══ LISTING ══
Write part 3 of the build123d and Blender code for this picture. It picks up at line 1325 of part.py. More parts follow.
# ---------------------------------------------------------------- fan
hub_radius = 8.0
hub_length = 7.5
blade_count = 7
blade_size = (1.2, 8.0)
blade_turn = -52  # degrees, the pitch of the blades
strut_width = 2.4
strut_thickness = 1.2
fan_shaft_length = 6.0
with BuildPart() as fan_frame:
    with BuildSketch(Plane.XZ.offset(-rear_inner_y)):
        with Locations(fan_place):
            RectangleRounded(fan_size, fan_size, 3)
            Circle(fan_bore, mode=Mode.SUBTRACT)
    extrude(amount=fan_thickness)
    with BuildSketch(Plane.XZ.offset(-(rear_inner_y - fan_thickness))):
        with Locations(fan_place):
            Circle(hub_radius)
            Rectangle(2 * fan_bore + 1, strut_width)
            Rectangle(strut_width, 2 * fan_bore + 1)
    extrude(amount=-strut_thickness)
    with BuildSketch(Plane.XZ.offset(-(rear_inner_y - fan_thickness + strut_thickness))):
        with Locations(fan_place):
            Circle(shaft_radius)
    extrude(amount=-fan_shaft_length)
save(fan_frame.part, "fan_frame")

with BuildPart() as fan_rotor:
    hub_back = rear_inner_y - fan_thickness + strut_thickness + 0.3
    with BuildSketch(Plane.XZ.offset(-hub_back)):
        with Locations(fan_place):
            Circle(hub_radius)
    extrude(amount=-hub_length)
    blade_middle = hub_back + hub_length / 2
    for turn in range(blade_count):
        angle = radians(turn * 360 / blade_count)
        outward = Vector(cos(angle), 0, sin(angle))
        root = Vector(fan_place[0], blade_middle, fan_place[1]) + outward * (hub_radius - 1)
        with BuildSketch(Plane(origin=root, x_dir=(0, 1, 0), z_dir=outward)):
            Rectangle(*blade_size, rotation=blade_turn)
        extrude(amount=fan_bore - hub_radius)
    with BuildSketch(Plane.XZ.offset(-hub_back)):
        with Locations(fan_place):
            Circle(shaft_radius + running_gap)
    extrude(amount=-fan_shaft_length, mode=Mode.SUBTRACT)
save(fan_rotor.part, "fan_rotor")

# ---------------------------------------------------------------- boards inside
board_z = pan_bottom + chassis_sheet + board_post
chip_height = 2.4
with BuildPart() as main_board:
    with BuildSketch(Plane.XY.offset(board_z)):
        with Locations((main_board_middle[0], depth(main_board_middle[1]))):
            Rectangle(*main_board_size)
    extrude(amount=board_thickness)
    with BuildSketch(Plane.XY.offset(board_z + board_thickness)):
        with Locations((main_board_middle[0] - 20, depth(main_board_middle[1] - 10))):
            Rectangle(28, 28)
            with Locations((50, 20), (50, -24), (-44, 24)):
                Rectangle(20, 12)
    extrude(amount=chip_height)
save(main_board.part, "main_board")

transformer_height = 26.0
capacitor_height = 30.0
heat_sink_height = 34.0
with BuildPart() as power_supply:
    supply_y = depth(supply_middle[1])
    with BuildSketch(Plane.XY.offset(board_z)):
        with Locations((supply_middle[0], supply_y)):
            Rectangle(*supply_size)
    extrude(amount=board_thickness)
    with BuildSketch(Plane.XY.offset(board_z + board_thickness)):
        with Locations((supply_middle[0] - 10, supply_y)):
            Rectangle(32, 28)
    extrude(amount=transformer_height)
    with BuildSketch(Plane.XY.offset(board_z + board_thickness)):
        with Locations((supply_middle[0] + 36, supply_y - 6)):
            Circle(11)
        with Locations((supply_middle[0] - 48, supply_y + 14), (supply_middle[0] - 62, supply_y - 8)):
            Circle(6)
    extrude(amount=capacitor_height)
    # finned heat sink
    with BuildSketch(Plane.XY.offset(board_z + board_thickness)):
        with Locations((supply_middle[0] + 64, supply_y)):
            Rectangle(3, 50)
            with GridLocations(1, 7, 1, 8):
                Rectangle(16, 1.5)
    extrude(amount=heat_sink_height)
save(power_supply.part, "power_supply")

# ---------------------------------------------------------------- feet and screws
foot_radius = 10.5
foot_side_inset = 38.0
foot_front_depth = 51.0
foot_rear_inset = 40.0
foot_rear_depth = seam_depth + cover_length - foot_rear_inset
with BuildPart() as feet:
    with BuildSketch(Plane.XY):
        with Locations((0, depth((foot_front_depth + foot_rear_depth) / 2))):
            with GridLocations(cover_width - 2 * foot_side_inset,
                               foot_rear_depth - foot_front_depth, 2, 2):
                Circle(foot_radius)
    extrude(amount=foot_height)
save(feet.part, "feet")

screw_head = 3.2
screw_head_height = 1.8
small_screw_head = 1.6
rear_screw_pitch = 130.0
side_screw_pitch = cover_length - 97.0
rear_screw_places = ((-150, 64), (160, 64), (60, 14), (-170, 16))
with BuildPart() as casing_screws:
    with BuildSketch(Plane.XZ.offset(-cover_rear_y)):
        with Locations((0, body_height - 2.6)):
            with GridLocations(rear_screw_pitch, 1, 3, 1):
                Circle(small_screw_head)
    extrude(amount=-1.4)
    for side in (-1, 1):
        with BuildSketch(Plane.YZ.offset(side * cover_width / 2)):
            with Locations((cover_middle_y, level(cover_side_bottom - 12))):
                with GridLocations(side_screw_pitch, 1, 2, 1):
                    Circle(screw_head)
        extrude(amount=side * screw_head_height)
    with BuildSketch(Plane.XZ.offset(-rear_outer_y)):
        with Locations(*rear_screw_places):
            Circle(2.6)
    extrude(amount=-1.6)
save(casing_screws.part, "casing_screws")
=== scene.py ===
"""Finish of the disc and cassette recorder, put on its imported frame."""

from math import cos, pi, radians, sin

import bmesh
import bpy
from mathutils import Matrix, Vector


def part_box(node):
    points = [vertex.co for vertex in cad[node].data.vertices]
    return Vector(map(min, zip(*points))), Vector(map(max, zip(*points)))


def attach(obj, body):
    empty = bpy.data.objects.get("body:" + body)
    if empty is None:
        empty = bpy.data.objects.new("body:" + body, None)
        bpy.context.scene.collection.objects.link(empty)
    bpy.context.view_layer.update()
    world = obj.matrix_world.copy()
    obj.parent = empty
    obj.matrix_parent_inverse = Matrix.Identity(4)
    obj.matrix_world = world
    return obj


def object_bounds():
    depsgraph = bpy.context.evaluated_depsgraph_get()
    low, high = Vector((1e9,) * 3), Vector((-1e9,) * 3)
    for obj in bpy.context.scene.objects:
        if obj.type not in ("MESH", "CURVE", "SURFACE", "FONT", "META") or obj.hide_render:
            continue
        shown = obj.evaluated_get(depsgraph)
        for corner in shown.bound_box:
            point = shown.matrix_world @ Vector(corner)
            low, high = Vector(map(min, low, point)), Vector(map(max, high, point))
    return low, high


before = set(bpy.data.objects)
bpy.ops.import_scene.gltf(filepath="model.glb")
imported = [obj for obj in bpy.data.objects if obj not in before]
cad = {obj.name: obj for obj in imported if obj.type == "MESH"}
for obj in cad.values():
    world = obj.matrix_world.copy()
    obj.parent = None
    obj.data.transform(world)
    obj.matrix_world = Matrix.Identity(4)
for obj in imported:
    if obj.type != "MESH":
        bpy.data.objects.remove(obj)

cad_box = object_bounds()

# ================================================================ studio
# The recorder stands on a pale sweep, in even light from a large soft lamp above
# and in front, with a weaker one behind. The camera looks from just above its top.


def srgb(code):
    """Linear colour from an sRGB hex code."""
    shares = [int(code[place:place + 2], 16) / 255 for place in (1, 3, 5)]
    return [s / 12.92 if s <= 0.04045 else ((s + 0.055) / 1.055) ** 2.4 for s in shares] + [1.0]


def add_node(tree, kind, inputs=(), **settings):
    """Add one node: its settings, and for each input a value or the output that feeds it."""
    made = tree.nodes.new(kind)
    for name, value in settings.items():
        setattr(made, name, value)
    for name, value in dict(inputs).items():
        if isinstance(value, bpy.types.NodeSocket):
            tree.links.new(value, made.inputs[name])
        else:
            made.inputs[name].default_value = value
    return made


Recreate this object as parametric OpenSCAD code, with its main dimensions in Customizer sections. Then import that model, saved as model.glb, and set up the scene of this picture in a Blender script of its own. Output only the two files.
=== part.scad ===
═══
** WHAT YOU HAVE TO DO **
Everything from the line containing "Vector(map(max, high, point))" down to the line containing "cad_box = object_bounds()" should be repeated exactly, with both end lines kept and no other lines added.

** CORRECT ANSWER **
            low, high = Vector(map(min, low, point)), Vector(map(max, high, point))
    return low, high


before = set(bpy.data.objects)
bpy.ops.import_scene.gltf(filepath="model.glb")
imported = [obj for obj in bpy.data.objects if obj not in before]
cad = {obj.name: obj for obj in imported if obj.type == "MESH"}
for obj in cad.values():
    world = obj.matrix_world.copy()
    obj.parent = None
    obj.data.transform(world)
    obj.matrix_world = Matrix.Identity(4)
for obj in imported:
    if obj.type != "MESH":
        bpy.data.objects.remove(obj)

cad_box = object_bounds()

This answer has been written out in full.